Suozzi, King propose federal ban on flavors in e-cigarettes
WASHINGTON — A new House bill filed late Wednesday takes aim at vaping and smoking by not only banning flavors in electronic cigarettes and tobacco products, but also by tripling the federal taxes on them to discourage use by younger people.
Rep. Thomas Suozzi (D-Glen Cove) and his co-sponsor, Rep. Peter King (R-Seaford), proposed the legislation amid a growing concern about lung illnesses and death from use of e-cigarettes and a growth in the number of high school students vaping.
“The bottom line is: It’s a revenue producer, but it's more to discourage people, especially kids, from smoking and vaping,” Suozzi said about the bill in a phone interview. “And it’s proven, it’s worked. I’ve seen it work in New York.”
New York already has the highest tax per pack of cigarettes, at $4.35, among all states, according to the Tax Foundation, a nonprofit research group. The Centers for Disease Control and Prevention found that New York has the ninth-lowest rate among states of adult smokers.
The money raised by the higher tobacco and e-cigarette tax — which would rise from $1 to $3 per pack of cigarettes — would help pay for another provision in the bill: boosting the budget of the CDC’s anti-smoking office from $221 million to $500 million.
“To me, this is not an economic issue,” King said in a phone interview. “It’s a health and safety issue.”

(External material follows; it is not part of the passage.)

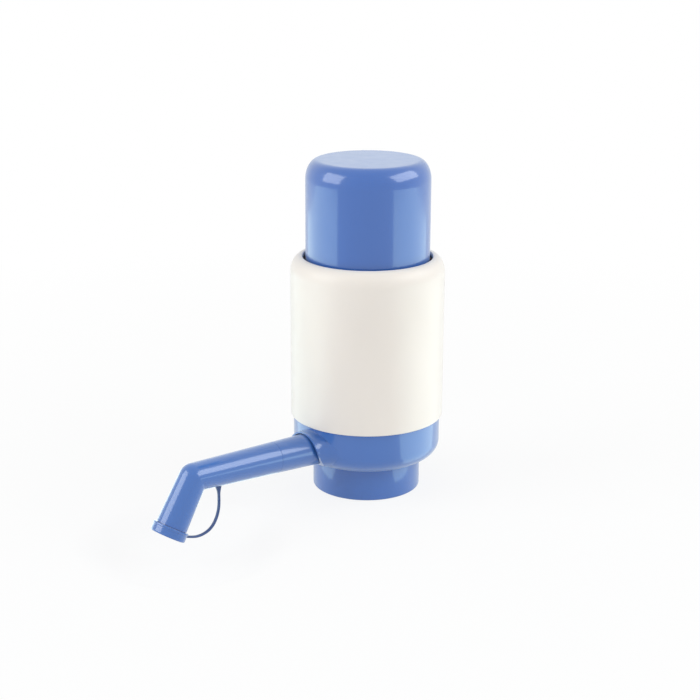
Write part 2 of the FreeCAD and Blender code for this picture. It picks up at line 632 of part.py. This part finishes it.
def spout_stub():
    """Root of the spout: a journal in the base's socket, the part in the hood, and a plug for the arm."""
    shoulder = MOUTH_FLOOR + LOOSE_GAP
    groove_low = SOCKET_START - LOOSE_GAP - CLIP_T
    groove_r = JOURNAL_R - CLIP_GROOVE
    bore_r = PLUG_R - PLUG_WALL
    plug_end = STUB_END + PLUG_LENGTH
    tube = turned([
        (STUB_BORE_R, STUB_START), (JOURNAL_R, STUB_START), (JOURNAL_R, groove_low - FIT_GAP),
        (groove_r, groove_low - FIT_GAP), (groove_r, groove_low + CLIP_T + FIT_GAP),
        (JOURNAL_R, groove_low + CLIP_T + FIT_GAP), (JOURNAL_R, shoulder), (STUB_R, shoulder),
        (STUB_END_R, STUB_END - JOINT_BEVEL), (STUB_END_R - JOINT_BEVEL, STUB_END), (PLUG_R, STUB_END),
        (PLUG_R, plug_end), (bore_r, plug_end), (bore_r, shoulder + STUB_STEP_L), (STUB_BORE_R, shoulder)])
    return on_spout(tube)


def spout_clip():
    """Open spring ring in the stub's groove, which keeps the spout in the base's socket."""
    low = SOCKET_START - LOOSE_GAP - CLIP_T
    groove_r = JOURNAL_R - CLIP_GROOVE
    band = ring(groove_r + FIT_GAP, CLIP_R, low, low + CLIP_T)
    reach = CLIP_R / cos(radians(CLIP_MOUTH_ANGLE / 2)) + WELD
    half = radians(CLIP_MOUTH_ANGLE / 2)
    corners = [ORIGIN, Vector(reach * cos(half), reach * sin(half), 0),
               Vector(reach * cos(half), -reach * sin(half), 0), ORIGIN]
    wedge = Part.Face(Part.makePolygon(corners)).extrude(Vector(0, 0, CLIP_T + 2 * WELD))
    wedge.translate(Vector(0, 0, low - WELD))
    return on_spout(band.cut(wedge))


def elbow_wedge(radius):
    """Part of a ball that fills the outside of the bend between the arm's end and the nozzle's start."""
    across = Vector(0, radius, 0)
    outward = Vector(sin(RISE), 0, cos(RISE)) * radius
    arc = Part.Arc(ELBOW + across, ELBOW + outward, ELBOW - across).toShape()
    half_disc = Part.Face(Part.Wire([arc, Part.makeLine(ELBOW - across, ELBOW + across)]))
    return half_disc.revolve(ELBOW, Vector(0, -1, 0), SPOUT_RISE + NOZZLE_DROP)


def arm_outside():
    """Arm, elbow and nozzle as one full solid."""
    bevel_end = STUB_END + JOINT_BEVEL
    arm = on_spout(cone(ARM_START_R, ELBOW_R, bevel_end, ARM_LENGTH))
    bevel = on_spout(cone(ARM_START_R - JOINT_BEVEL, ARM_START_R, STUB_END, bevel_end))
    nozzle = on_nozzle(cone(ELBOW_R, NOZZLE_END_R, 0, NOZZLE_LENGTH))
    lip = on_nozzle(rod(NOZZLE_LIP_R, NOZZLE_LENGTH, NOZZLE_LENGTH + NOZZLE_LIP_LENGTH))
    return arm.fuse([bevel, elbow_wedge(ELBOW_R), nozzle, lip])


def spout_arm():
    """Hollow arm that is pushed on the stub, with the elbow and the nozzle that points down."""
    socket_end = STUB_END + PLUG_LENGTH + LOOSE_GAP
    bore = on_spout(rod(ARM_BORE_R, socket_end - WELD, ARM_LENGTH))
    socket = on_spout(rod(PLUG_R + FIT_GAP, STUB_END - WELD, socket_end))
    outlet = on_nozzle(rod(ARM_BORE_R, 0, NOZZLE_LENGTH + NOZZLE_LIP_LENGTH + WELD))
    hollow = bore.fuse([elbow_wedge(ARM_BORE_R), outlet, socket])
    return arm_outside().cut(hollow)


def spout_cap_outside():
    edge = SPOUT_CAP_EDGE_R
    bead_r = SPOUT_CAP_R + SPOUT_CAP_BEAD
    bead_end = CAP_RIM_AT + SPOUT_CAP_BEAD_W
    return on_nozzle(turned([
        (0, CAP_RIM_AT), (SPOUT_CAP_R, CAP_RIM_AT), (bead_r, CAP_RIM_AT + SPOUT_CAP_BEAD),
        (bead_r, bead_end - SPOUT_CAP_BEAD), (SPOUT_CAP_R, bead_end), (SPOUT_CAP_R, CAP_END_AT - edge),
        Bend(SPOUT_CAP_R - edge, CAP_END_AT - edge), (SPOUT_CAP_R - edge, CAP_END_AT), (0, CAP_END_AT)]))


def spout_cap():
    """Shallow cup pushed on the nozzle's lip."""
    cup = rod(NOZZLE_LIP_R + FIT_GAP, CAP_RIM_AT - WELD, CAP_END_AT - SPOUT_CAP_END_T)
    return spout_cap_outside().cut(on_nozzle(cup))


# Tether between the arm and the spout cap

def tether_route():
    """Corners of the strap's middle line in the spout's own plane, as hand set offsets from the elbow."""
    side = Vector(sin(DROP), 0, -cos(DROP))
    root = SPOUT_START + SPOUT_DIRECTION * (ARM_LENGTH - TETHER_ROOT_BACK) - Vector(0, 0, ELBOW_R)
    loop = [(17.0, -18.0), (15.6, -26.0), (11.4, -32.0), (5.0, -34.1), (-1.6, -33.6)]
    end = ELBOW + NOZZLE_DIRECTION * (CAP_RIM_AT + SPOUT_CAP_H / 2) + side * (SPOUT_CAP_R - WELD)
    return [root] + [ELBOW + Vector(dx, 0, dz) for dx, dz in loop] + [end]


def rounded_route(points):
    """Straight runs joined by tangent arcs, each as large as its two runs allow."""
    edges = []
    start = points[0]
    for before, corner, after in zip(points, points[1:], points[2:]):
        back = (before - corner).normalize()
        ahead = (after - corner).normalize()
        setback = 0.45 * min(corner.distanceToPoint(before), corner.distanceToPoint(after))
        bisector = (back + ahead).normalize()
        half_angle = asin(min(1.0, (ahead - back).Length / 2))
        radius = setback * tan(half_angle)
        middle = corner + bisector * (radius / sin(half_angle) - radius)
        arc_start = corner + back * setback
        arc_end = corner + ahead * setback
        edges.append(Part.makeLine(start, arc_start))
        edges.append(Part.Arc(arc_start, middle, arc_end).toShape())
        start = arc_end
    edges.append(Part.makeLine(start, points[-1]))
    return Part.Wire(edges)


def box_section(centre, direction, thick, wide):
    """Rectangle square to the direction, wide along Y."""
    across = direction.cross(Vector(0, 1, 0)).normalize() * (thick / 2)
    side = Vector(0, wide / 2, 0)
    corners = [centre + across + side, centre - across + side, centre - across - side, centre + across - side]
    return Part.makePolygon(corners + corners[:1])


def cap_tether():
    """Thin moulded strap with a tapered root under the arm; its other end meets the cap's side."""
    points = tether_route()
    route = rounded_route(points)
    first = (points[1] - points[0]).normalize()
    strap = route.makePipeShell([box_section(points[0], first, TETHER_T, TETHER_W)], True, False)
    root_end = points[0] + first * TETHER_ROOT_H
    wedge = Part.makeLoft([box_section(points[0], first, TETHER_ROOT_L, TETHER_ROOT_W),
                           box_section(root_end, first, TETHER_T, TETHER_W)], True, True)
    return strap.fuse(wedge).cut([arm_outside(), spout_cap_outside()])


MAKERS = (
    neck_collar, neck_seal, base_housing, valve_body, plate_gasket, valve_plate, outlet_valve,
    bellows_clamp_ring, plate_screws, riser_elbow, riser_washer, spout_oring, bellows, press_cap, cap_plate,
    inlet_valve, cap_screws, body_sleeve, spout_stub, spout_clip, spout_arm, spout_cap, cap_tether)


def main():
    os.makedirs("parts", exist_ok=True)
    for maker in MAKERS:
        shape = maker()
        shape.exportStep("parts/" + maker.__name__ + ".step")
        print(f"{maker.__name__:20s} solids {len(shape.Solids)} valid {shape.isValid()} "
              f"volume {shape.Volume:9.1f} z {shape.BoundBox.ZMin:7.2f} to {shape.BoundBox.ZMax:7.2f}")


main()
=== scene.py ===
import json
from math import cos, pi, radians, sin

import bmesh
import bpy
from mathutils import Matrix, Vector


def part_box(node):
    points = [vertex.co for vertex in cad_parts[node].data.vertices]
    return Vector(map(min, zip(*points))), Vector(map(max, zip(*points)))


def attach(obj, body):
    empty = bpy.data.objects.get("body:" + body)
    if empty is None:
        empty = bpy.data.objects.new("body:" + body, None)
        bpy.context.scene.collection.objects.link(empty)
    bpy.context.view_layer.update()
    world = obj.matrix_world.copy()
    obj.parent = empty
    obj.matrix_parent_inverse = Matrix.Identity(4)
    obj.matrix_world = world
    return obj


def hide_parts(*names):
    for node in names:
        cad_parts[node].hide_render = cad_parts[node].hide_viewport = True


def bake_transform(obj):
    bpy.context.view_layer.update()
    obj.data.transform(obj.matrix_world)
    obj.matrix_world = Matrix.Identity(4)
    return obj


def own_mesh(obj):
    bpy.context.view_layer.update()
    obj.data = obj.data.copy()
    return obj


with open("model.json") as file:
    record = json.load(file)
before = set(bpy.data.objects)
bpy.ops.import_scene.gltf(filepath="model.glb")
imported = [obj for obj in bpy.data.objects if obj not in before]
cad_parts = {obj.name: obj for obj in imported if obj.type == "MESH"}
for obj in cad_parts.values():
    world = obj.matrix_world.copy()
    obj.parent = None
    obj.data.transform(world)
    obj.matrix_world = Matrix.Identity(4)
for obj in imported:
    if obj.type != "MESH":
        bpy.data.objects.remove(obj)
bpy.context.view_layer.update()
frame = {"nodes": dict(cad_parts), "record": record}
MM = 0.001

# Where the photograph was taken from, in the part's own frame
CAMERA_PLACE = Vector((-0.59061, -0.63335, 0.34552))
CAMERA_RIGHT = Vector((0.7398, -0.6728, 0.0041))
CAMERA_UP = Vector((0.1944, 0.2195, 0.9560))
CAMERA_LENS = 81.60
CAMERA_SENSOR = 36.0

# Colours of the mouldings, as linear light
CAP_BLUE = (0.022, 0.118, 0.450)
BASE_BLUE = (0.022, 0.130, 0.470)
SPOUT_BLUE = (0.024, 0.130, 0.455)
# The strap's blue is about half as bright as the spout's blue, though it is the same moulding: painted
# shade, for the shadow the thin strap hangs in under the arm
TETHER_SHADED_BLUE = (0.040, 0.085, 0.230)
IVORY = (0.870, 0.805, 0.740)
NATURAL = (0.720, 0.730, 0.710)
MILKY = (0.700, 0.730, 0.740)
SILICONE = (0.640, 0.640, 0.610)
ZINC = (0.560, 0.560, 0.580)

# Clear outer gloss and pale veil of the mouldings
COAT_ROUGHNESS = 0.12
COAT_IOR = 1.9
VEIL_ROUGHNESS = 0.5
VEIL_TINT = (0.85, 0.97, 1.0, 1)

# Light
SKY_LIGHT = 0.62
BACKGROUND = 1.0
SOFTBOX_TINT = (0.95, 0.99, 1.0)
CARD_TINT = (0.72, 1.0, 0.96)

# Floor, in metres; the basin is round, and lies under the nozzle
FLOOR_REACH = 4.0
FLOOR_DROP = 0.0002
FLOOR_STEPS = 96
FLOOR_GREY = (0.86, 0.86, 0.86, 1)
BASIN_X = -0.132
BASIN_FLAT = 0.030
BASIN_EDGE = 0.060
BASIN_DEEP = 0.011
BASIN_RINGS = 16

# Share of plain white in what the eye sees of the floor, near the pump and far from it
NEAR_WHITE = 0.85
NEAR_RADIUS = 0.10
FAR_WHITE = 1.0
FAR_RADIUS = 0.60

# Strap between the arm and the spout's cap: x and z of its middle line in the spout's plane, in mm
TETHER_ROUTE = [(-108.42, 26.9), (-107.8, 17.06), (-109.2, 9.06), (-113.4, 2.8),
                (-119.8, 0.5), (-126.4, 1.0), (-133.56, 3.87)]
TETHER_THICK = 1.1
TETHER_WIDE = 1.8
TETHER_ROOT = (4.6, 2.4)
TETHER_ROOT_HIGH = 6.0

# Bellows, in mm
CREST = 31.2
FOLDS = 9
STEPS_PER_FOLD = 12
FOLD_DEPTH = 8.7
FOLDS_FROM_FOOT = 3.9
FOLDS_FROM_TOP = 8.0
SKIN = 1.5
FLANGE = 1.2
TOP_HOLE = 21.0
SCREW_HOLE = 1.8
FOOT_SCREWS = (4, 36.26, 45)
TOP_SCREWS = (3, 23.5, 90)


# Materials

def new_material(name):
    material = bpy.data.materials.new(name)
    material.use_nodes = True
    nodes = material.node_tree.nodes
    shader = nodes["Principled BSDF"]
    place = nodes.new("ShaderNodeTexCoord").outputs["Object"]
    return material, nodes, material.node_tree.links, shader, place


def noise(nodes, links, place, size, detail=3.0, stretch=(1, 1, 1)):
    """Cloudy pattern whose patches are about the given size in metres, with values from 0 to 1."""
    mapping = nodes.new("ShaderNodeMapping")
    mapping.inputs["Scale"].default_value = [1 / (size * s) for s in stretch]
    links.new(place, mapping.inputs["Vector"])
    texture = nodes.new("ShaderNodeTexNoise")
    texture.inputs["Scale"].default_value = 1.0
    texture.inputs["Detail"].default_value = detail
    links.new(mapping.outputs["Vector"], texture.inputs["Vector"])
    return texture.outputs["Fac"]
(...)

Public officials, from mayors to President Donald Trump, have raised concerns in the wake of the CDC’s reporting a week ago of six confirmed deaths and 380 cases of lung illnesses in 36 states that have been linked to vaping and electronic cigarettes.
The bill will join nearly two dozen other measures introduced since the beginning of the year to curb the appeal and availability of pods used in electronic cigarettes by limiting flavors, restricting advertising and funding campaigns to stop smoking and vaping.
Suozzi filed it a day after New York State banned flavored electronic cigarettes Tuesday, following Gov Andrew M. Cuomo's announcement Sunday of an emergency measure to curb youth smoking and vaping. The state will begin enforcing the ban on Oct. 4.
On Thursday, King will join Rep. Raja Krishnamoorthi (D-Ill.) in a news conference in Washington to announce the formation of the Caucus to End the Youth Vaping Epidemic.
The bill sponsored by Suozzi and King codifies into federal law a ban on flavors, including mint and menthol, in e-cigarettes and tobacco products, creates a tax on e-cigarettes and triples the federal tax on cigars, cigarettes, smokeless tobacco, pipe tobacco and roll-your-own tobacco.
Because the bill would create and raise federal taxes, the bill must be vetted and approved by the House Ways and Means Committee, of which Suozzi is a member.
The bill is backed by several anti-smoking and anti-vaping groups, including Campaign for Tobacco-Free Kids, American Heart Association, the American Cancer Society Cancer Action Network, and Action on Smoking & Health, according to Suozzi.
But it is expected to face opposition from federal lawmakers representing tobacco-growing states and from the tobacco industry and the fast-growing vaping industry.
The Vapor Technology Association, a lobbying group, already has urged its members and users of vaping devices to email Trump to urge him not to ban flavors in pods for electronic cigarettes, saying it would devastate 11,000 small businesses and result in tens of thousands of layoffs.
The association argues it is already illegal for teens to purchase vapor products and teen use can be better curbed by stricter marketing standards and stronger enforcement of the laws already on the books.
Suozzi acknowledged that his bill could hurt the small delis and shops that sell e-cigarette products and even result in an underground market for illegal and potentially dangerous flavored pods.
“But my argument is: This is killing kids and killing people. We have to do everything we can to discourage it,” he said.